■ **Given task**
The exercise asks you to copy every line below in which "picture" appears.

■ **Dataset records**
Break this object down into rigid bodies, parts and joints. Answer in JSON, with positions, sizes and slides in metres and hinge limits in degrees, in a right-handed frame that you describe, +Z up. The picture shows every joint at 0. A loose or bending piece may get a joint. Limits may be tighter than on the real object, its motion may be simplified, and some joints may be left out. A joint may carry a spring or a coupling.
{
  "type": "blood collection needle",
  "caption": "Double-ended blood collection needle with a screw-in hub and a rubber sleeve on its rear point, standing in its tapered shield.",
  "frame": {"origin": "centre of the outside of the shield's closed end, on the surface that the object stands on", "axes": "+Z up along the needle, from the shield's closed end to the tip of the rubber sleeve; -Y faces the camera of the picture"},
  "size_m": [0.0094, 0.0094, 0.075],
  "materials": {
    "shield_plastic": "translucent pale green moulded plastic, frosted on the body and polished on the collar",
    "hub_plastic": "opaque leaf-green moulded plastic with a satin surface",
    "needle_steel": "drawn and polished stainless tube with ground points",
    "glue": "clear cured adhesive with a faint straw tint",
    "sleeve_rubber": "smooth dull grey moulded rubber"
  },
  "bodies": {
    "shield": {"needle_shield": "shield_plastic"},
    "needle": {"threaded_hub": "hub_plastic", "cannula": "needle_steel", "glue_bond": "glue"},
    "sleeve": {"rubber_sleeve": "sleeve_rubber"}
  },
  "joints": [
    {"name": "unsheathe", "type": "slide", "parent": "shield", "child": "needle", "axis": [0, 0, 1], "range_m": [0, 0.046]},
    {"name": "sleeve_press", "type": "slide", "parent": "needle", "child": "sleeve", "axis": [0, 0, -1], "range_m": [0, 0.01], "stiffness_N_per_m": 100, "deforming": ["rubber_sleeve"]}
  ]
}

* * *

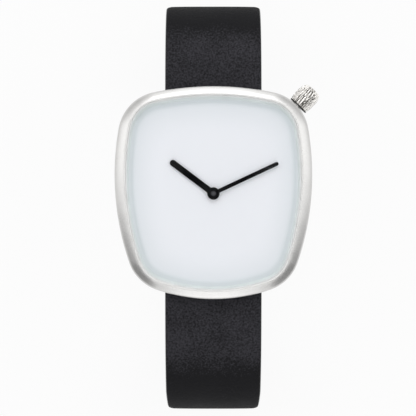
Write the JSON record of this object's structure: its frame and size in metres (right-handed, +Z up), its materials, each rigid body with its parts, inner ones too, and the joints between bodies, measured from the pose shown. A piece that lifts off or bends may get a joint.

■ **The output**
Break this object down into rigid bodies, parts and joints. Answer in JSON, with positions, sizes and slides in metres and hinge limits in degrees, in a right-handed frame that you describe, +Z up. The picture shows every joint at 0. A loose or bending piece may get a joint. Limits may be tighter than on the real object, its motion may be simplified, and some joints may be left out. A joint may carry a spring or a coupling.
  "frame": {"origin": "centre of the outside of the shield's closed end, on the surface that the object stands on", "axes": "+Z up along the needle, from the shield's closed end to the tip of the rubber sleeve; -Y faces the camera of the picture"},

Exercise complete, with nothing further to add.